The Sunday Mail
FOR most Africans, the rainbow nation of South Africa is a land of opportunity.
The country, which boasts of the richest gold field in the world, the Witwatersrand Basin, holds promises of milk and honey for both fortune seekers and migrant workers.
But not all is at it seems as one Zimbabwean, Munyaradzi Ngwena, recently discovered.
Ngwena had visited his brother to see for himself the promised “milk and honey”.
Ngwena was in Johannesburg’s Turffontein Township when the recent purge of foreigners erupted on September 1.
“We were having lunch with my brother and it looked like any other normal day until we heard distant noises and some gunshots, something that is common in South Africa. That is why the violence caught us unaware,” he said.
He said the over 100-strong mob entered their rooms and chased people out, taking most of their belongings.
“They were saying ‘we want cash, you are taking our jobs’. I had never seen such cruelty,” he said.
Later that day, Ngwena said the mob moved to the shops.
“We heard gunshots and went outside to look. Then we saw a man firing warning shots to scare away the thugs that wanted to ransack his small corner shop,” he said.
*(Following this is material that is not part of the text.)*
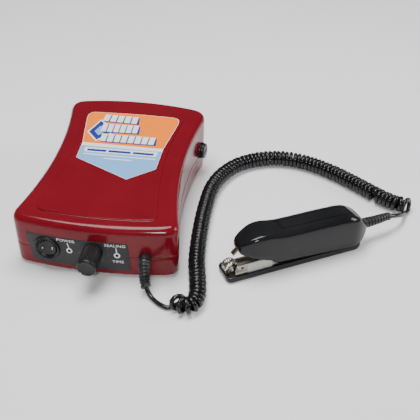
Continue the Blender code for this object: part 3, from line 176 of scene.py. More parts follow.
LEAD_UNIT_ROUTE = [(49.4, -123.8, 7.2), (51.4, -126.6, 4.6), (54.9, -130.2, 2.6), (60.4, -135.0, 2.15),
                   (65.9, -138.4, 2.15), (70.0, -139.6, 2.15)]
COIL_ROUTE = [(77.0, -134.4), (79.6, -139.4), (85.5, -141.4), (91.0, -137.4), (93.0, -128.5), (91.8, -117.0),
              (88.8, -101.0), (85.6, -84.0), (83.3, -62.0), (81.9, -40.7), (81.0, -18.6), (81.0, 3.0),
              (82.0, 24.0), (85.4, 41.0), (91.1, 55.5), (98.9, 68.0), (108.8, 78.0), (128.5, 88.6),
              (151.0, 91.6), (174.8, 86.2), (198.4, 74.0), (221.4, 57.6), (243.7, 40.4), (258.5, 31.4),
              (265.5, 30.6), (271.4, 28.4)]
LEAD_HANDSET_ROUTE = [(251.2, -2.7, 16.2), (256.5, 1.6, 14.2), (261.5, 8.0, 10.6), (265.3, 14.8, 6.6),
                      (267.2, 20.6, 3.9)]


# ---- numbers and curves

def hermite(table, x):
    """Read a smooth curve through the (x, y) pairs of a table, flat beyond both ends."""
    if x <= table[0][0]:
        return table[0][1]
    if x >= table[-1][0]:
        return table[-1][1]
    slopes = []
    for before, here, after in zip(table[:1] + table, table, table[1:] + table[-1:]):
        slopes.append((after[1] - before[1]) / (after[0] - before[0]))
    for index in range(len(table) - 1):
        (x0, y0), (x1, y1) = table[index], table[index + 1]
        if x <= x1:
            span = x1 - x0
            u = (x - x0) / span
            rise = (y1 - y0) / span
            start = slopes[index] if slopes[index] * rise > 0 else 0.0
            end = slopes[index + 1] if slopes[index + 1] * rise > 0 else 0.0
            return (y0 * (2 * u**3 - 3 * u**2 + 1) + y1 * (3 * u**2 - 2 * u**3)
                    + span * (start * (u**3 - 2 * u**2 + u) + end * (u**3 - u**2)))
    return table[-1][1]


def linear(table, x):
    """Read the straight lines through the (x, y) pairs of a table."""
    for (x0, y0), (x1, y1) in zip(table, table[1:]):
        if x <= x1:
            return y0 + (y1 - y0) * (x - x0) / (x1 - x0)
    return table[-1][1]


def smooth_route(points, steps):
    """Run a Catmull-Rom curve through the points and return steps points on each stretch."""
    knots = [Vector(p) for p in points]
    knots = [2 * knots[0] - knots[1]] + knots + [2 * knots[-1] - knots[-2]]
    route = []
    for a, b, c, d in zip(knots, knots[1:], knots[2:], knots[3:]):
        for k in range(steps):
            u = k / steps
            route.append(0.5 * (2 * b + (c - a) * u + (2 * a - 5 * b + 4 * c - d) * u**2
                                + (3 * b - a - 3 * c + d) * u**3))
    route.append(knots[-2])
    return route


def lengths_along(route):
    lengths = [0.0]
    for a, b in zip(route, route[1:]):
        lengths.append(lengths[-1] + (b - a).length)
    return lengths


def even_route(route, spacing):
    """Return points on the route that are about spacing apart, its two ends among them."""
    lengths = lengths_along(route)
    count = max(2, round(lengths[-1] / spacing))
    points = []
    leg = 0
    for k in range(count + 1):
        wanted = lengths[-1] * k / count
        while leg < len(route) - 2 and lengths[leg + 1] < wanted:
            leg += 1
        u = (wanted - lengths[leg]) / (lengths[leg + 1] - lengths[leg])
        points.append(route[leg].lerp(route[leg + 1], u))
    return points


# ---- frames

def axes_frame(origin, x_axis, y_axis, z_axis):
    """Build the matrix whose local axes are the three given directions."""
    matrix = Matrix((x_axis, y_axis, z_axis)).transposed().to_4x4()
    matrix.translation = Vector(origin)
    return matrix


WORLD = Matrix.Identity(4)
X_AXIS, Y_AXIS, Z_AXIS = Vector((1, 0, 0)), Vector((0, 1, 0)), Vector((0, 0, 1))


def front_wall_y(x):
    return -(CASE_HALF_DEPTH + CASE_BULGE * (1 - (x / CASE_HALF_WIDTH)**2))


def back_wall_y(x):
    return CASE_REAR_DEPTH + CASE_REAR_BULGE * (1 - (x / CASE_REAR_HALF_WIDTH)**2)


def side_share(y):
    """Return where y is along the case's side, from -1 at the front corner to 1 at the back corner."""
    return (2 * y + CASE_HALF_DEPTH - CASE_REAR_DEPTH) / (CASE_HALF_DEPTH + CASE_REAR_DEPTH)


def side_wall_x(y):
    u = side_share(y)
    straight = CASE_HALF_WIDTH + (CASE_REAR_HALF_WIDTH - CASE_HALF_WIDTH) * (u + 1) / 2
    return straight - CASE_WAIST * (1 - u**2)


def lift(y, z):
    """Return how much a point of the upper case is raised, because its top rises towards the back."""
    share = (z - PARTING_Z - 1.0) / (CASE_TOP - TOP_EDGE_RADIUS - PARTING_Z - 1.0)
    return TOP_SLOPE * (y + CASE_HALF_DEPTH) * min(1.0, max(0.0, share))


def wall_inset(z):
    return CASE_DRAFT * max(0.0, 1 - z / (CASE_TOP - TOP_EDGE_RADIUS))


def wall_frame(x, y, z, along):
    """Return a frame on an outer wall of the case: X along it, Y up, Z out of it."""
    along = along.normalized()
    out = Vector((along.y, -along.x, 0.0))
    return axes_frame(Vector((x, y, z)) - out * wall_inset(z), along, Z_AXIS, out)


def front_frame(x, z):
    slope = 2 * CASE_BULGE * x / CASE_HALF_WIDTH**2
    return wall_frame(x, front_wall_y(x), z, Vector((1.0, slope, 0.0)))


def right_frame(y, z):
    taper = (CASE_REAR_HALF_WIDTH - CASE_HALF_WIDTH) / 2 + 2 * CASE_WAIST * side_share(y)
    slope = taper * 2 / (CASE_HALF_DEPTH + CASE_REAR_DEPTH)
    return wall_frame(side_wall_x(y), y, z, Vector((slope, 1.0, 0.0)))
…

According to Ngwena, protesters who carried metal rods, ropes, knives, knobkerries and machetes marched through the townships shouting that all foreigners should leave or die.
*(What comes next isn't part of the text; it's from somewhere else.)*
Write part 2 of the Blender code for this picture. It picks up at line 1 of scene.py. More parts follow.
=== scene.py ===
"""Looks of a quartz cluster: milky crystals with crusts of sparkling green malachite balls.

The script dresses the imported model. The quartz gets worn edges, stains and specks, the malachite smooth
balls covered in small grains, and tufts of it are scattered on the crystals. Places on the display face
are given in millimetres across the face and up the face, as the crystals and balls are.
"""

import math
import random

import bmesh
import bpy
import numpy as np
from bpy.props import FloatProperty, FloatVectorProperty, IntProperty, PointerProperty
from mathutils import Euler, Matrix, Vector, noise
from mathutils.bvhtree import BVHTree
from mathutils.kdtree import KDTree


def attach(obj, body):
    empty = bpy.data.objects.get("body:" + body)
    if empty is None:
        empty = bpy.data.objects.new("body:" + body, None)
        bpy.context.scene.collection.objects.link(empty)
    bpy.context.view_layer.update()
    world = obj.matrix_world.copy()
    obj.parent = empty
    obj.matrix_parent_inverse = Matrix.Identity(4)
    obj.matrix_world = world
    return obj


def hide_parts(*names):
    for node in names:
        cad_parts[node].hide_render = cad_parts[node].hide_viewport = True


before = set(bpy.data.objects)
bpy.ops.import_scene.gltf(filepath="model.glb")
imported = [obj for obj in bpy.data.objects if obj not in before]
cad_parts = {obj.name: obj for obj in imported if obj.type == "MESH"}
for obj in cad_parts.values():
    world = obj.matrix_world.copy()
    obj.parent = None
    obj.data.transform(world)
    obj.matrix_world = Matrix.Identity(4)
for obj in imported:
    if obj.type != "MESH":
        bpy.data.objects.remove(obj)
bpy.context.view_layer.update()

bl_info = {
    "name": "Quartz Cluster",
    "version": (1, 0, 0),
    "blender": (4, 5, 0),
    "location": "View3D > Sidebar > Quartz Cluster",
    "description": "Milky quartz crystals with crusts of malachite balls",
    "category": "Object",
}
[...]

Ngwena said they were advised by the police to temporarily evacuate the area and move to nearby relatives or friends.
“The protesters had promised that they would come back. We were lucky to still have our passports and some cash. We ran for dear life,” he said.
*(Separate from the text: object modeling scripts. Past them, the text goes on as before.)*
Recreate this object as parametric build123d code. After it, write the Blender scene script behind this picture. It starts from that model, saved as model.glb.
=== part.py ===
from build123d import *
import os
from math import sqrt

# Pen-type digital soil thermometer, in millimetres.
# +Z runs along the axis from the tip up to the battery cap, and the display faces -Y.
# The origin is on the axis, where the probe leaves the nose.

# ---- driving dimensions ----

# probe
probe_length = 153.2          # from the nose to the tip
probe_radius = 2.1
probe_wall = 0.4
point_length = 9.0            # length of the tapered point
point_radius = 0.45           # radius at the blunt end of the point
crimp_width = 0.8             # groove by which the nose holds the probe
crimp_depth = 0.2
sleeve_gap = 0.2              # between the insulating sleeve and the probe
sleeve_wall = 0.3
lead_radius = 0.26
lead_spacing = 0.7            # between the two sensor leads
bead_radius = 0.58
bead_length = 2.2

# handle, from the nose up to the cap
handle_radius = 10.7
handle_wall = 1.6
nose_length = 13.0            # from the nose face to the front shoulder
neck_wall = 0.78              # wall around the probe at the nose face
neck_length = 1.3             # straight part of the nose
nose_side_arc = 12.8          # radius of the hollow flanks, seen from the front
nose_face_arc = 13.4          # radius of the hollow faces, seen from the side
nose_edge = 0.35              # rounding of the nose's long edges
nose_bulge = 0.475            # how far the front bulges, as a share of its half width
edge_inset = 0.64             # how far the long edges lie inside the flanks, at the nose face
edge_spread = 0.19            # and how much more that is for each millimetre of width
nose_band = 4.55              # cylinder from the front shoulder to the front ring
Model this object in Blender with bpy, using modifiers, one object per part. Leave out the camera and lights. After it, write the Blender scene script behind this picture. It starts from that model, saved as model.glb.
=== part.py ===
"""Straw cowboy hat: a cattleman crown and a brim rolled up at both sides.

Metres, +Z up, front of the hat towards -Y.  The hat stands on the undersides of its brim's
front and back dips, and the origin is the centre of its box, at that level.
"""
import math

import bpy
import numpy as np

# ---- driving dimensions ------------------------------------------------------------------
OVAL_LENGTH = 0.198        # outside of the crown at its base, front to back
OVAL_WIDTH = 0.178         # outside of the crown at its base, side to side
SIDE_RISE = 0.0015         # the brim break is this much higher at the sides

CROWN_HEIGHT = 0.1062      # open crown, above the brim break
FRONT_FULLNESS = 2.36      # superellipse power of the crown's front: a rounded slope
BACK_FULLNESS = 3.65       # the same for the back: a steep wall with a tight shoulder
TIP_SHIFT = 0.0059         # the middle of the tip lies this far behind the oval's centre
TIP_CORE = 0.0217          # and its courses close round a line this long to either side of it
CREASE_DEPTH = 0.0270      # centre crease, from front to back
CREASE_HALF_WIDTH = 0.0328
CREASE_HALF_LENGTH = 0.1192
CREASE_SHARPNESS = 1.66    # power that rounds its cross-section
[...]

On the streets, he came face-to-face with the pandemonium caused by the violence as women and children were running for the nearest safe havens.
Said Ngwena: “Johannesburg’s peripheries has no shortage of neighbourhoods where the poor put together shacks from corrugated metal and wood planks. We tried to hide there but it did not work. Protesters demanded that all foreigners should leave their area or die.”
In the chaos, Ngwena and his brother got separated.
However, he continued running with the hope of getting transport that would take him out of the danger areas.
“I encountered a small group and they shouted that ‘there’s one of them, catch him and teach him a lesson’. Somehow I managed to escape,” he recounted.
When he was finally reunited with his brother at a relative’s place in central Johannesburg, Ngwena was already trying to figure out how he would make it back home. “I left for Johannesburg Park Station the following morning – luckily without a scratch. If it was not for God, it would have been a different story today,” he said
Ngwena has vowed that he will never return to South Africa.
His brother, who had secured a job there, is also planning to come back home.
“He no longer feels safe, nobody is safe there,” he said.
Ngwena and his brother are not the only ones who feel this way.
Monica Mutesva, a cross border trader who spoke to this publication, said she was not taking any chances.
“I was caught up in the violence of 2008. This time I do not want to be a victim again,” she said.
Following the latest surge of attacks on businesses and homes, Nigeria has flown hundreds of its citizens back home.
Zimbabwe is also in the process of evacuating about 171 citizens that have registered with the authorities.